Directive:
Take every line from the listing below that contains "None".

* * * *

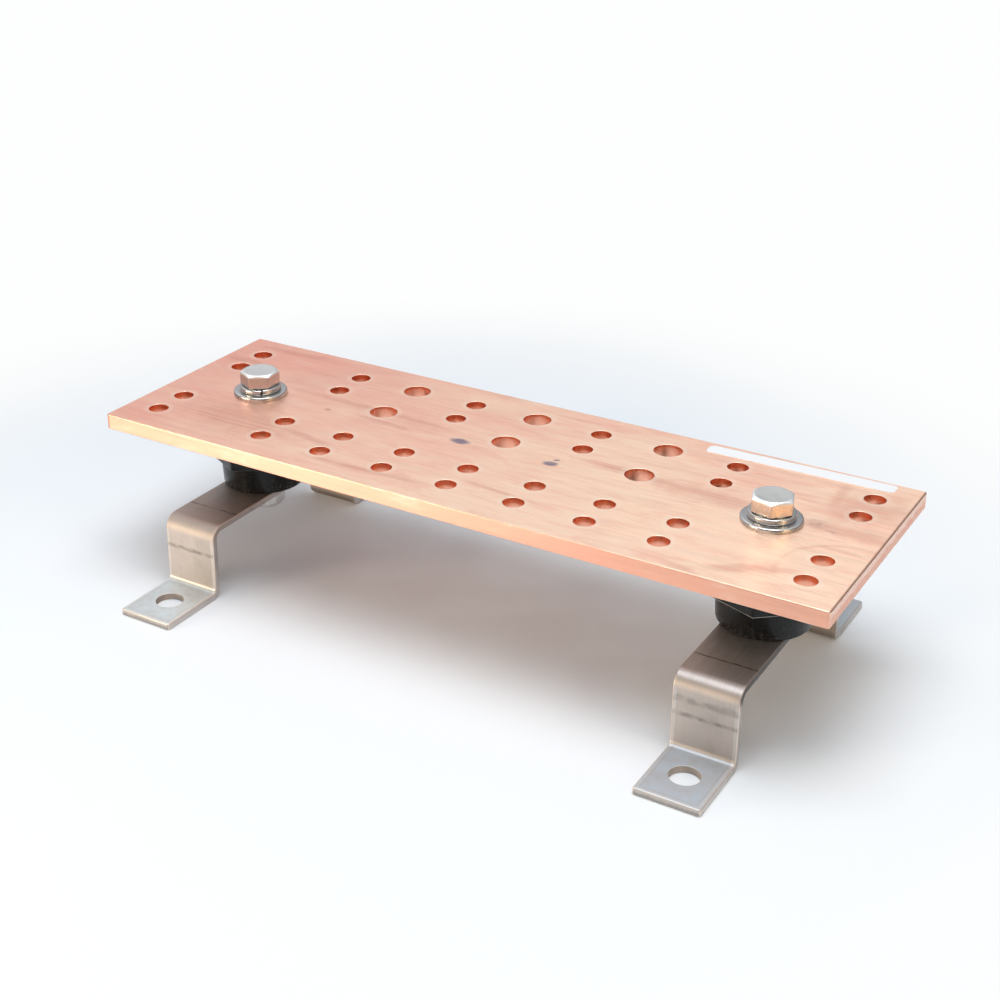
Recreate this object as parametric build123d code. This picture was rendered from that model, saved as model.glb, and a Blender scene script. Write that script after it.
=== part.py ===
from build123d import *
from math import cos, radians, tan
import os

# Drilled copper grounding bar on two moulded insulators and two bent wall brackets.
# Millimetres. X runs along the bar, Y across it, Z is up and the bracket feet stand on Z = 0.

# Copper bar
bar_length = 304.8
bar_width = 101.6
bar_thickness = 6.35
bar_edge_chamfer = 0.35
bar_corner_radius = 1.0

# Lug holes, in pairs along Y on an even pitch along X
hole_pitch = 28.575
hole_edge_distance = 15.875
end_pair_edge_distance = 14.1
small_hole_diameter = 7.94
small_pair_spacing = 15.875
large_hole_diameter = 11.11
large_pair_spacing = 25.4

# Stand-off bolts through the bar and up through the brackets
standoff_end_distance = 39.7
bolt_diameter = 9.525
bolt_hole_clearance = 1.585
top_thread_engagement = 11.6
bottom_thread_engagement = 10.5
head_flats = 14.29
head_height = 5.95
head_washer_face_height = 0.35
head_top_inset = 0.5
head_top_chamfer_angle = 30.0
left_head_turn = 33.6
right_head_turn = -12.7
left_bottom_head_turn = 20.0
right_bottom_head_turn = 5.0

# Washers
flat_washer_clearance = 0.775
flat_washer_rim = 6.0
flat_washer_thickness = 1.8
flat_washer_edge_chamfer = 0.4
lock_washer_clearance = 0.375
lock_washer_rim = 3.7
lock_washer_thickness = 2.4
lock_washer_edge_chamfer = 0.4
lock_washer_split = 0.8
lock_washer_split_slant = 12.0
left_split_angle = -49.0
right_split_angle = 120.0
bottom_split_angle = 60.0

# Moulded insulators
insulator_height = 32.8
insulator_end_radius = 17.3
insulator_end_chamfer = 0.7
insulator_neck_radius = 18.0
insulator_waist_flats = 40.8
insulator_waist_height = 8.3
insulator_waist_corner_radius = 1.5
insulator_waist_chamfer = 0.5
insulator_bore_runout = 1.4
thread_clearance = 0.1
left_insulator_turn = 33.0
right_insulator_turn = 40.5

# Bent strip brackets
strip_width = 24.6
strip_thickness = 2.8
bracket_height = 31.4
bracket_length = 160.4
leg_outer_spacing = 101.2
top_bend_radius = 3.0
foot_bend_radius = 1.8
foot_hole_end_distance = 15.2
foot_hole_diameter = 11.11

# Label strip near the far edge of the bar
label_length = 73.0
label_width = 6.5
label_thickness = 0.2
label_corner_radius = 1.8
label_end_gap = 9.9
label_edge_gap = 2.1
label_turn = 0.9

bar_bottom_z = bracket_height + insulator_height
bar_top_z = bar_bottom_z + bar_thickness
bracket_bottom_z = bracket_height - strip_thickness
standoff_x = bar_length / 2 - standoff_end_distance
bolt_hole_diameter = bolt_diameter + bolt_hole_clearance


def pair_centres(columns, side, spacing):
    """Hole centres in pairs across the bar, the outer row a fixed distance from the long edge."""
    outer_y = bar_width / 2 - hole_edge_distance
    return [(x, side * y) for x in columns for y in (outer_y, outer_y - spacing)]


def lug_holes():
    """Diameter and centres of the lug holes in the far and near halves of the bar."""
    end_x = bar_length / 2 - end_pair_edge_distance
    far_columns = [-end_x, -3 * hole_pitch, -hole_pitch, hole_pitch, 3 * hole_pitch, end_x]
    near_columns = [-end_x] + [step * hole_pitch for step in range(-3, 4)] + [end_x]
    large_columns = [-2 * hole_pitch, 0, 2 * hole_pitch]
    return [
        (small_hole_diameter, pair_centres(far_columns, 1, small_pair_spacing)),
        (small_hole_diameter, pair_centres(near_columns, -1, small_pair_spacing)),
        (large_hole_diameter, pair_centres(large_columns, 1, large_pair_spacing)),
    ]


def copper_bar():
    plate = extrude(RectangleRounded(bar_length, bar_width, bar_corner_radius), bar_thickness)
    flat_faces = plate.faces().sort_by(Axis.Z)
    plate = chamfer(flat_faces[0].edges() + flat_faces[-1].edges(), bar_edge_chamfer)
    bolt_holes = (bolt_hole_diameter, [(-standoff_x, 0), (standoff_x, 0)])
    for diameter, centres in lug_holes() + [bolt_holes]:
        places = Locations(*[(x, y, bar_thickness / 2) for x, y in centres])
        plate -= places * Cylinder(diameter / 2, 2 * bar_thickness)
    return Pos(0, 0, bar_bottom_z) * plate


def label_strip():
    """Thin strip with rounded corners, stuck flat on the bar and a little askew."""
    centre_x = bar_length / 2 - label_end_gap - label_length / 2
    centre_y = bar_width / 2 - label_edge_gap - label_width / 2
    strip = extrude(RectangleRounded(label_length, label_width, label_corner_radius), label_thickness)
    return Pos(centre_x, centre_y, bar_top_z) * Rot(0, 0, label_turn) * strip


def insulator(turn):
    """Round moulding with a hexagonal waist, tapered to both ends, with a blind bore in each end."""
    waist_bottom = (insulator_height - insulator_waist_height) / 2
    waist_top = waist_bottom + insulator_waist_height
    profile = Polyline(
        (0, 0),
        (insulator_end_radius - insulator_end_chamfer, 0),
        (insulator_end_radius, insulator_end_chamfer),
        (insulator_neck_radius, waist_bottom),
        (insulator_neck_radius, waist_top),
        (insulator_end_radius, insulator_height - insulator_end_chamfer),
        (insulator_end_radius - insulator_end_chamfer, insulator_height),
        (0, insulator_height),
        close=True,
    )
    outline = RegularPolygon(insulator_waist_flats / 2, 6, major_radius=False)
    outline = fillet(outline.vertices(), insulator_waist_corner_radius)
    waist = Pos(0, 0, waist_bottom) * extrude(outline, insulator_waist_height)
    waist_faces = waist.faces().sort_by(Axis.Z)
    waist = chamfer(waist_faces[0].edges() + waist_faces[-1].edges(), insulator_waist_chamfer)
    body = revolve(Plane.XZ * make_face(profile), Axis.Z) + waist
    bore_radius = bolt_diameter / 2 + thread_clearance
    bottom_depth = bottom_thread_engagement + insulator_bore_runout
    top_depth = top_thread_engagement + insulator_bore_runout
    body -= Pos(0, 0, bottom_depth / 2) * Cylinder(bore_radius, bottom_depth)
    body -= Pos(0, 0, insulator_height - top_depth / 2) * Cylinder(bore_radius, top_depth)
    return Rot(0, 0, turn) * body


def bracket():
    """Flat strip bent into a hat: two feet, two legs and a raised plate, with its three holes."""
    leg_outer_y = leg_outer_spacing / 2
    leg_inner_y = leg_outer_y - strip_thickness
    foot_end_y = bracket_length / 2
    half_outline = [
        (foot_end_y, strip_thickness),
        (foot_end_y, 0),
        (leg_inner_y, 0),
        (leg_inner_y, bracket_bottom_z),
    ]
    outer_outline = [(leg_outer_y, bracket_height), (leg_outer_y, strip_thickness)]
    inner_mirror = [(-y, z) for y, z in reversed(half_outline)]
    outer_mirror = [(-y, z) for y, z in reversed(outer_outline)]
    section = make_face(Polyline(*half_outline, *inner_mirror, *outer_mirror, *outer_outline, close=True))
    bends = [
        (leg_outer_y, bracket_height, top_bend_radius + strip_thickness),
        (leg_inner_y, bracket_bottom_z, top_bend_radius),
        (leg_outer_y, strip_thickness, foot_bend_radius),
        (leg_inner_y, 0, foot_bend_radius + strip_thickness),
    ]
    for y, z, radius in bends:
        for bend_y in (-y, y):
            corner = section.vertices().sort_by_distance((bend_y, z, 0))[0]
            section = fillet(corner, radius)
    strip = extrude(Plane.YZ * section, strip_width / 2, both=True)
    strip -= Pos(0, 0, bracket_height) * Cylinder(bolt_hole_diameter / 2, 3 * strip_thickness)
    foot_hole_y = foot_end_y - foot_hole_end_distance
    for hole_y in (-foot_hole_y, foot_hole_y):
        strip -= Pos(0, hole_y, 0) * Cylinder(foot_hole_diameter / 2, 3 * strip_thickness)
    return strip


def hex_bolt(length, turn):
    """Hexagon head bolt with its bearing face on Z = 0 and its shank pointing down."""
    flat_radius = head_flats / 2
    corner_radius = flat_radius / cos(radians(30))
    top_radius = flat_radius - head_top_inset
    chamfer_drop = (corner_radius - top_radius) * tan(radians(head_top_chamfer_angle))
    profile = Polyline(
        (0, 0),
        (flat_radius, 0),
        (flat_radius, head_washer_face_height),
        (corner_radius, head_washer_face_height),
        (corner_radius, head_height - chamfer_drop),
        (top_radius, head_height),
        (0, head_height),
        close=True,
    )
    head = extrude(RegularPolygon(flat_radius, 6, major_radius=False), head_height)
    head &= revolve(Plane.XZ * make_face(profile), Axis.Z)
    shank = Pos(0, 0, -length / 2) * Cylinder(bolt_diameter / 2, length)
    return Rot(0, 0, turn) * (head + shank)


def flat_washer():
    bore_radius = (bolt_diameter + flat_washer_clearance) / 2
    ring = Cylinder(bore_radius + flat_washer_rim, flat_washer_thickness)
    ring = chamfer(ring.edges().sort_by(Axis.Z)[-1], flat_washer_edge_chamfer)
    ring -= Cylinder(bore_radius, 2 * flat_washer_thickness)
    return Pos(0, 0, flat_washer_thickness / 2) * ring


def lock_washer(split_angle):
    """Spring washer pressed flat, cut through by one slanted split."""
    bore_radius = (bolt_diameter + lock_washer_clearance) / 2
    outer_radius = bore_radius + lock_washer_rim
    ring = Cylinder(outer_radius, lock_washer_thickness)
    ring = chamfer(ring.edges().filter_by(GeomType.CIRCLE), lock_washer_edge_chamfer)
    ring -= Cylinder(bore_radius, 2 * lock_washer_thickness)
    split = Box(2 * outer_radius, lock_washer_split, 3 * lock_washer_thickness)
    ring -= Pos(outer_radius, 0, 0) * Rot(lock_washer_split_slant, 0, 0) * split
    return Pos(0, 0, lock_washer_thickness / 2) * Rot(0, 0, split_angle) * ring


def top_fasteners(split_angle, head_turn):
    """Flat washer, lock washer and bolt that hold the bar down on the insulator."""
    lock_z = bar_top_z + flat_washer_thickness
    head_z = lock_z + lock_washer_thickness
    length = head_z - bar_bottom_z + top_thread_engagement
    return {
        "top_flat_washer": Pos(0, 0, bar_top_z) * flat_washer(),
        "top_lock_washer": Pos(0, 0, lock_z) * lock_washer(split_angle),
        "top_bolt": Pos(0, 0, head_z) * hex_bolt(length, head_turn),
    }


def bottom_fasteners(head_turn):
    """Lock washer and bolt that hold the insulator on the bracket from below."""
    washer_z = bracket_bottom_z - lock_washer_thickness
    length = bracket_height - washer_z + bottom_thread_engagement
    return {
        "bottom_lock_washer": Pos(0, 0, washer_z) * lock_washer(bottom_split_angle),
        "bottom_bolt": Pos(0, 0, washer_z) * Rot(180, 0, 0) * hex_bolt(length, head_turn),
    }


def standoff(side_name):
    """One bracket with its insulator and fasteners, at its end of the bar."""
    left = side_name == "left"
    turn = left_insulator_turn if left else right_insulator_turn
    pieces = {"bracket": bracket(), "insulator": Pos(0, 0, bracket_height) * insulator(turn)}
    split_angle = left_split_angle if left else right_split_angle
    pieces |= top_fasteners(split_angle, left_head_turn if left else right_head_turn)
    pieces |= bottom_fasteners(left_bottom_head_turn if left else right_bottom_head_turn)
    place = Pos(-standoff_x if left else standoff_x, 0, 0)
    return {f"{name}_{side_name}": place * piece for name, piece in pieces.items()}


nodes = {"copper_bar": copper_bar(), "label_strip": label_strip()}
nodes |= standoff("left") | standoff("right")

os.makedirs("parts", exist_ok=True)
for name, piece in nodes.items():
    export_step(piece, f"parts/{name}.step")
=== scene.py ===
from math import atan2, cos, radians, sin, tan
import bmesh
import bpy
import numpy as np
from mathutils import Matrix, Vector


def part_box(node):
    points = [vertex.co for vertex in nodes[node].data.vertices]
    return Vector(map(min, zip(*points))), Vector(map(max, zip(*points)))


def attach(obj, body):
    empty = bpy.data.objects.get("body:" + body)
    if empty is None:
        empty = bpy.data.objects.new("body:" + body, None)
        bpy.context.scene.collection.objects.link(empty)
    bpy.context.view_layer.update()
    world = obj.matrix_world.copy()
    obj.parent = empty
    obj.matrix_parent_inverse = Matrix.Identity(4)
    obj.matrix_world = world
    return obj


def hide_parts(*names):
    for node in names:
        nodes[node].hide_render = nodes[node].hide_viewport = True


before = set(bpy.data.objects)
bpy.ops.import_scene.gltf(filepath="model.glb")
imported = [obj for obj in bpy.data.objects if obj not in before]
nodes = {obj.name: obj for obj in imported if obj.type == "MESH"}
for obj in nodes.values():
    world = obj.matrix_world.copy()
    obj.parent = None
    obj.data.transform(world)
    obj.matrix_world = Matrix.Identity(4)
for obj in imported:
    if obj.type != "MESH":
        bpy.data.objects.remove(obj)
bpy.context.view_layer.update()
mm = 0.001
weld = 0.002 * mm  # points closer than this are merged
sides = ("left", "right")
print("frame loaded:", len(nodes), "nodes")


# Where things are, read from the frame

barLow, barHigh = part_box("copper_bar")
standoffX = {side: sum(corner.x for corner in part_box("insulator_" + side)) / 2 for side in sides}
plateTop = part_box("bracket_left")[1].z


# Mesh helpers

def softProfile(corners, cuts, steps=4):
    # A profile with eased corners. Each corner is a pair (radius, height), and either may be an array over
    # the angles. Near a corner the line is a quadratic curve between two points that lie its cut away
    # from the corner, on the lines before and after it.
    pairs = [np.stack(np.broadcast_arrays(*map(np.asarray, corner)), -1).astype(float) for corner in corners]
    width = max(pair.ndim for pair in pairs)
    points = np.stack(np.broadcast_arrays(*[pair if pair.ndim == width else pair[None] for pair in pairs]))
    rows = []
    share = np.linspace(0, 1, steps)
    for place, cut in enumerate(cuts):
        here = points[place]
        if cut == 0:
            rows.append(here[None])
            continue
        before = points[place - 1] - here
        after = points[(place + 1) % len(points)] - here
        start = here + before * cut / np.maximum(np.linalg.norm(before, axis=-1, keepdims=True), cut)
        end = here + after * cut / np.maximum(np.linalg.norm(after, axis=-1, keepdims=True), cut)
        t = share.reshape(-1, *[1] * here.ndim)
        rows.append((1 - t) ** 2 * start + 2 * t * (1 - t) * here + t ** 2 * end)
    return np.concatenate(rows)


def hexAngles(flats, corner, cornerSteps=5, flatSteps=12):
    # Angles round a hexagon, close together on its rounded corners. A corner points along X.
    reach = (flats / 2 - corner) / cos(radians(30))
    turn = atan2(corner * sin(radians(30)), reach + corner * cos(radians(30)))
    sector = np.concatenate([
        np.linspace(-turn, turn, cornerSteps, endpoint=False),
        np.linspace(turn, radians(60) - turn, flatSteps, endpoint=False),
    ])
    return np.add.outer(radians(60) * np.arange(6), sector).ravel()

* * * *

Full output:
    if empty is None:
        empty = bpy.data.objects.new("body:" + body, None)
    obj.parent = None
    points = np.stack(np.broadcast_arrays(*[pair if pair.ndim == width else pair[None] for pair in pairs]))
            rows.append(here[None])